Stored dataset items
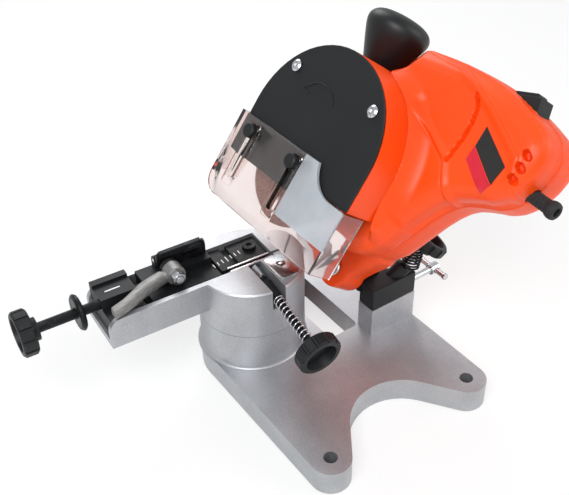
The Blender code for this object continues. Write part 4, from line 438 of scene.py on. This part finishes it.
# %% [markdown]
# The visor is clear polycarbonate, a slightly pink sheet about 2.5 mm thick. Transmission with an
# index of 1.58 bends what is behind it. Its faint scratches are kept in the roughness.

# %% Clear polycarbonate
clear = two_toned("clear_polycarbonate", "F6E9E6", 12.0, 4.0, ("F3E2DE", "FAF1EF"), (0.02, 0.12),
                  {"Transmission Weight": 1.0, "IOR": 1.58})

# %% [markdown]
# The sheet's sawn edges and slot rims scatter light and look white. A patch of the sheet beside
# the right slot is painted pale grey-blue, a painted reflection of a soft box. Both are the same
# plastic with less of the light let through.

# %% Sawn edge of the polycarbonate, and its painted reflection
sawn_edge = two_toned("sawn_polycarbonate_edge", "F4ECEA", 14.0, 4.0, ("E6DCDA", "FBF8F7"), None,
                      {"Transmission Weight": 0.45, "IOR": 1.58, "Roughness": 0.22})
painted_reflection = two_toned("wiped_hazy_polycarbonate", "D7DDE4", 14.0, 4.0, ("C3CCD6", "E2E6EA"), None,
                  {"Transmission Weight": 0.42, "IOR": 1.58, "Roughness": 0.22})
print("seven plastics are mixed")

# %% [markdown]
# ## Abrasive, copper, print and paint
#
# The wheel is pink-brown aluminium oxide grit in a hard bond. Voronoi cells give every grain its
# own shade, and their edges roughen the surface. They are drawn coarser than the real grains, which
# are finer than a pixel.

# %% The bonded grit
grit, tree, shader, place = begin("bonded_pink_aluminium_oxide", "8A5F54")
cells = add(tree, "ShaderNodeTexVoronoi", {"Scale": per_metre(0.8)}, {"Vector": place})
tint = add(tree, "ShaderNodeMix", {"data_type": "RGBA", 6: shade("6E463D"), 7: shade("B48B7E")},
           {0: cells.outputs["Color"]})
bumps = add(tree, "ShaderNodeBump", {"Strength": 0.7, "Distance": 0.25 * MM},
            {"Height": cells.outputs["Distance"]})
shader.inputs["Roughness"].default_value = 0.85
tree.links.new(tint.outputs[2], shader.inputs["Base Color"])
tree.links.new(bumps.outputs["Normal"], shader.inputs["Normal"])

# %% Enamelled copper windings, with painted shade between the turns
# One wave draws both the turns' bumps and their colour. Each groove between turns is painted dark,
# a painted shade, and each crown is painted lighter, a painted highlight.
copper, tree, shader, place = begin("enamelled_copper_winding", "9A4A22")
wire_turns_and_painted_shade = add(tree, "ShaderNodeTexWave", {"Scale": per_metre(4.0), "Distortion": 1.5},
            {"Vector": place})
tint = add(tree, "ShaderNodeMix", {"data_type": "RGBA", 6: shade("5C2A14"), 7: shade("B8632F")},
           {0: wire_turns_and_painted_shade.outputs["Fac"]})
rounds = add(tree, "ShaderNodeBump", {"Strength": 0.6, "Distance": 0.2 * MM},
             {"Height": wire_turns_and_painted_shade.outputs["Fac"]})
shader.inputs["Metallic"].default_value = 0.8
shader.inputs["Roughness"].default_value = 0.35
tree.links.new(tint.outputs[2], shader.inputs["Base Color"])
tree.links.new(rounds.outputs["Normal"], shader.inputs["Normal"])

# %% Printed vinyl in two colours, and a white paint mark
INK_SHEEN = (0.25, 0.4)
vinyl_black = two_toned("black_printed_vinyl", "1F1E1C", 6.0, 2.0, ("151515", "1F1E1C"), INK_SHEEN)
vinyl_red = two_toned("red_printed_vinyl", "D8203A", 6.0, 2.0, ("C4162A", "D8203A"), INK_SHEEN)
paint = two_toned("white_marking_paint", "F7F7F5", 6.0, 2.0, ("E9E9E6", "F7F7F5"), INK_SHEEN)
print("grit, copper and three inks are mixed")

# %% [markdown]
# ## Rounded edges
#
# No real edge is perfectly sharp. The frame's parts are exact but crisp, so each one is copied,
# its edges are bevelled, and the copy takes its place. Only edges that turn by more than 35 degrees
# are bevelled. A weighted normal keeps the big faces flat to the eye after the bevel.

# %% A softened copy of a frame part
FINISH_OF = {"cast_aluminium": cast, "bright_steel": bright, "blackened_steel": blackened,
             "black_plastic": nylon, "orange_abs": orange, "clear_polycarbonate": clear,
             "grinding_stone": grit, "zinc_lever": filed, "winding_copper": copper,
             "gland_rubber": rubber}
SLOT_OF = {finish.name: slot for slot, finish in FINISH_OF.items()}
SLOT_OF[polished.name] = "black_plastic"
SHARP = 35.0


def smooth(piece, angle=40.0):
    """Shade the piece smooth, with creases kept where it turns sharply."""
    only(piece)
    bpy.ops.object.shade_smooth_by_angle(angle=math.radians(angle))


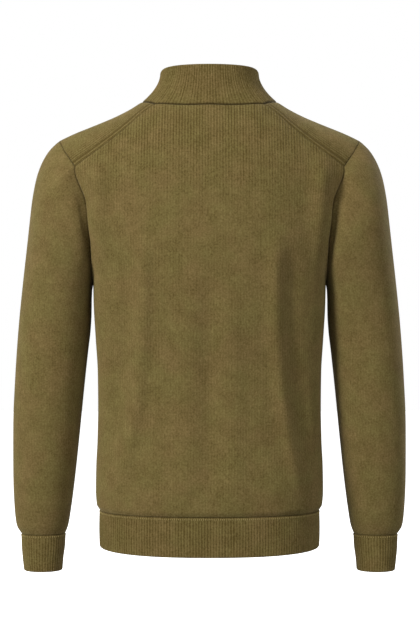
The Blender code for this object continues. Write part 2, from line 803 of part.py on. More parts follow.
def main():
    clear_scene()
    knit = material("knit", KNIT, 0.9)
    webbing = material("tape", TAPE_COLOUR, 0.8)
    metal = material("metal", METAL_COLOUR, 0.35, 1.0)
    pieces = cloth_pieces()
    share_normals(pieces)
    for piece in pieces:
        add_wall(piece, knit)
    by_name = {piece.name: piece for piece in pieces}
    first_row = len(LOWER_ROWS) - 2 + SLIT_ROW
    tape = tape_grid(by_name["front_panel"], by_name["collar"], first_row)
    add_wall(Piece("zip_tape_left", tape, wall=TAPE_THICK), webbing)
    add_wall(Piece("zip_tape_right", mirrored(tape)[:, ::-1], wall=TAPE_THICK), webbing)
    frame = zip_frame(tape)
    add_slider(frame, metal)
    add_pull(frame, metal)
    add_stop(tape, metal)


main()
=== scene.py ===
"""Looks of the quarter zip sweater: fine rib knit, filled out with no wearer, seen from the back.

Every surface is worked out from the same tables as the solids, in millimetres and degrees, and is
made at full detail here. Each cloth piece is a closed thin wall whose edges roll under at its
seams. "turn" goes round the body, from 0 at the side to 90 at the centre. "drop" goes over the
shoulder, 0 on its ridge, positive down the back and negative down the front.
"""

import math

import bpy
import numpy as np
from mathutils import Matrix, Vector
from mathutils.kdtree import KDTree

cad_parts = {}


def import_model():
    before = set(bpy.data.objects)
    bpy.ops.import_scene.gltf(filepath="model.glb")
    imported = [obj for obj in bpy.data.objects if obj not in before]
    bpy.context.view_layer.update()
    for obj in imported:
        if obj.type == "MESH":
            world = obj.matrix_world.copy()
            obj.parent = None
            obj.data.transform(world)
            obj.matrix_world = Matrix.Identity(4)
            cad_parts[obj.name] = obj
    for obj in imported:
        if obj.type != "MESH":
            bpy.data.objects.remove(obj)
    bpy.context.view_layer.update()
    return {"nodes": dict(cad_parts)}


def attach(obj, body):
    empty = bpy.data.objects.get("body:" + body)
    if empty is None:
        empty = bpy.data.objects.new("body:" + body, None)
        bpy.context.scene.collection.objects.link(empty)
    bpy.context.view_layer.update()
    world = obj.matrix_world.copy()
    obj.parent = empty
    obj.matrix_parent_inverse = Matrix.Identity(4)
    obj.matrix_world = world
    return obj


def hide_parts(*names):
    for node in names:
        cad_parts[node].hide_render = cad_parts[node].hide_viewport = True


MM = 0.001
DEG = math.pi / 180
CENTRE = 90 * DEG

# Cloth
WALL = 2.5
COLLAR_WALL = 3.0
CELL = 3.3  # size of the mesh's cells
BLOUSE_CELL = 1.8
SLEEVE_CELL = 3.8
CUFF_CELL = 2.6
BAND_CELL = 2.4
LIP_ROUND = (1.15, 0.8)  # width and depth of an open edge's rounding, in half walls
SEAM_PULL = 0.05  # how far each edge stands back from its seam
SEAM_ROLL = (2.2, 1.1)  # width and depth of an edge that rolls under at its seam
BAND_ROLL = (2.0, 1.0)
NECK_ROLL = (3.4, 2.4)
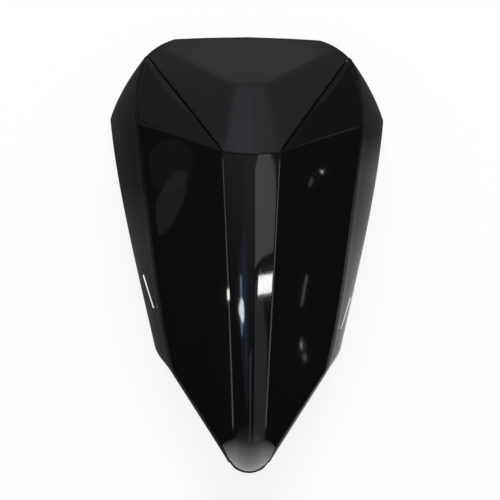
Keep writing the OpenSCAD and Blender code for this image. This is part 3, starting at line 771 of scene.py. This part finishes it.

▶ [WORK REQUIRED] Look through the material above and print exactly the lines from the one containing "cad_parts[node].hide_render = cad_parts[node].hide_viewport" to the one containing "CENTRE = 90 * DEG", both included, and nothing more.

▶ [RIGHT ANSWER]
        cad_parts[node].hide_render = cad_parts[node].hide_viewport = True


MM = 0.001
DEG = math.pi / 180
CENTRE = 90 * DEG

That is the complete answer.